:: Data block ::
◆ ◆ ◆ ◆

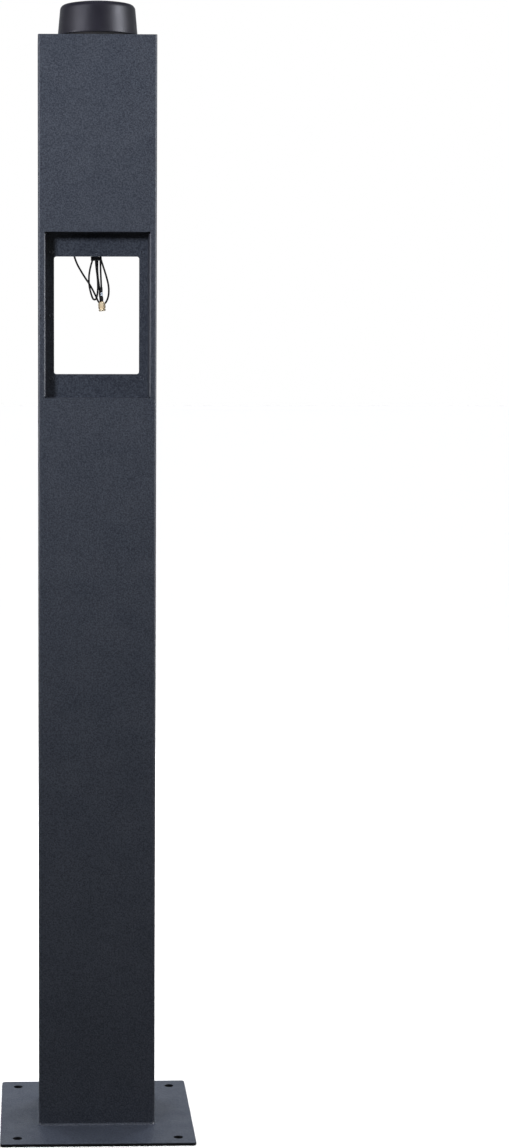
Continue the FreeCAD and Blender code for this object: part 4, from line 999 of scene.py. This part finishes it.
def addSquare(name, reach, level):
    # a level square round the post's axis, which isn't part of the object, and its new material
    mesh = bpy.data.meshes.new(name)
    turns = ((-1, -1), (1, -1), (1, 1), (-1, 1))
    mesh.from_pydata([(reach * x, reach * y, level) for x, y in turns], [], [(0, 1, 2, 3)])
    square = bpy.data.objects.new(name, mesh)
    bpy.context.scene.collection.objects.link(square)
    material = bpy.data.materials.new(name)
    material.use_nodes = True
    mesh.materials.append(material)
    return material


def addFloor(setup):
    tree = addSquare("floor", setup["floorReach"], 0).node_tree
    tree.nodes.clear()
    lighting = tree.nodes.new("ShaderNodeBsdfDiffuse")
    lighting.inputs["Color"].default_value = (setup["floorBounce"],) * 3 + (1,)
    seen = tree.nodes.new("ShaderNodeBsdfDiffuse")
    seen.inputs["Color"].default_value = (*setup["floor"], 1)
    seenOrLighting(tree, lighting, seen, "ShaderNodeOutputMaterial")


def addPad(setup):
    # a near-black square just above the floor under the plate: painted shade, which shows only through the
    # plate's holes
    tree = addSquare("shadedGround", setup["padReach"], setup["padLevel"]).node_tree
    shader = tree.nodes["Principled BSDF"]
    shader.inputs["Base Color"].default_value = (setup["padTone"],) * 3 + (1,)
    shader.inputs["Roughness"].default_value = 1.0


def addLamp(name, data, setup):
    # a lamp turned towards its target, which may light only the gloss or only the rest
    place = Vector(setup["place"])
    lamp = bpy.data.objects.new(name, data)
    lamp.location = place
    lamp.rotation_euler = (Vector(setup["target"]) - place).to_track_quat("-Z", "Y").to_euler()
    lamp.visible_glossy = setup.get("gloss", True)
    lamp.visible_diffuse = setup.get("diffuse", True)
    bpy.context.scene.collection.objects.link(lamp)


def addLight(name, setup):
    data = bpy.data.lights.new(name, "AREA")
    data.shape = "RECTANGLE"
    data.size, data.size_y = setup["size"]
    data.energy = setup["power"]
    data.color = setup.get("tint", (1, 1, 1))
    addLamp(name, data, setup)


def addOverhead(setup):
    data = bpy.data.lights.new("overhead", "SUN")
    data.energy = setup["strength"]
    data.angle = math.radians(setup["angle"])
    addLamp("overhead", data, setup)


addWorld(roomSetup)
addFloor(roomSetup)
addPad(roomSetup)
addOverhead(overhead)
for lightName, lightSetup in lights.items():
    addLight(lightName, lightSetup)
bpy.context.scene.view_settings.view_transform = "Standard"
print("room lit")

# the end

print("done")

◆ ◆ ◆ ◆

:: Problem statement ::
All of the data must be returned exactly.

:: The reply ::
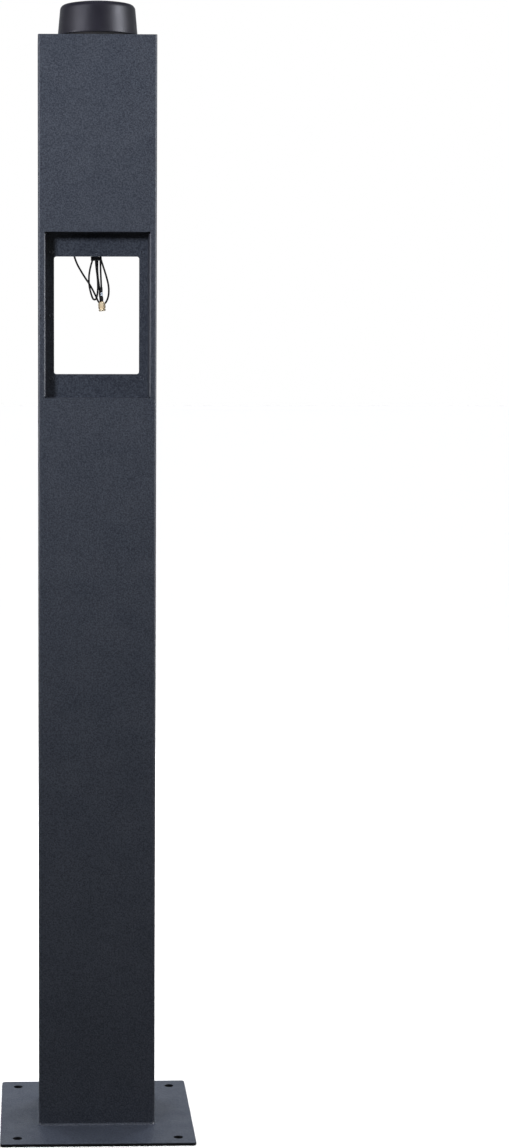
Continue the FreeCAD and Blender code for this object: part 4, from line 999 of scene.py. This part finishes it.
def addSquare(name, reach, level):
    # a level square round the post's axis, which isn't part of the object, and its new material
    mesh = bpy.data.meshes.new(name)
    turns = ((-1, -1), (1, -1), (1, 1), (-1, 1))
    mesh.from_pydata([(reach * x, reach * y, level) for x, y in turns], [], [(0, 1, 2, 3)])
    square = bpy.data.objects.new(name, mesh)
    bpy.context.scene.collection.objects.link(square)
    material = bpy.data.materials.new(name)
    material.use_nodes = True
    mesh.materials.append(material)
    return material


def addFloor(setup):
    tree = addSquare("floor", setup["floorReach"], 0).node_tree
    tree.nodes.clear()
    lighting = tree.nodes.new("ShaderNodeBsdfDiffuse")
    lighting.inputs["Color"].default_value = (setup["floorBounce"],) * 3 + (1,)
    seen = tree.nodes.new("ShaderNodeBsdfDiffuse")
    seen.inputs["Color"].default_value = (*setup["floor"], 1)
    seenOrLighting(tree, lighting, seen, "ShaderNodeOutputMaterial")


def addPad(setup):
    # a near-black square just above the floor under the plate: painted shade, which shows only through the
    # plate's holes
    tree = addSquare("shadedGround", setup["padReach"], setup["padLevel"]).node_tree
    shader = tree.nodes["Principled BSDF"]
    shader.inputs["Base Color"].default_value = (setup["padTone"],) * 3 + (1,)
    shader.inputs["Roughness"].default_value = 1.0


def addLamp(name, data, setup):
    # a lamp turned towards its target, which may light only the gloss or only the rest
    place = Vector(setup["place"])
    lamp = bpy.data.objects.new(name, data)
    lamp.location = place
    lamp.rotation_euler = (Vector(setup["target"]) - place).to_track_quat("-Z", "Y").to_euler()
    lamp.visible_glossy = setup.get("gloss", True)
    lamp.visible_diffuse = setup.get("diffuse", True)
    bpy.context.scene.collection.objects.link(lamp)


def addLight(name, setup):
    data = bpy.data.lights.new(name, "AREA")
    data.shape = "RECTANGLE"
    data.size, data.size_y = setup["size"]
    data.energy = setup["power"]
    data.color = setup.get("tint", (1, 1, 1))
    addLamp(name, data, setup)


def addOverhead(setup):
    data = bpy.data.lights.new("overhead", "SUN")
    data.energy = setup["strength"]
    data.angle = math.radians(setup["angle"])
    addLamp("overhead", data, setup)


addWorld(roomSetup)
addFloor(roomSetup)
addPad(roomSetup)
addOverhead(overhead)
for lightName, lightSetup in lights.items():
    addLight(lightName, lightSetup)
bpy.context.scene.view_settings.view_transform = "Standard"
print("room lit")

# the end

print("done")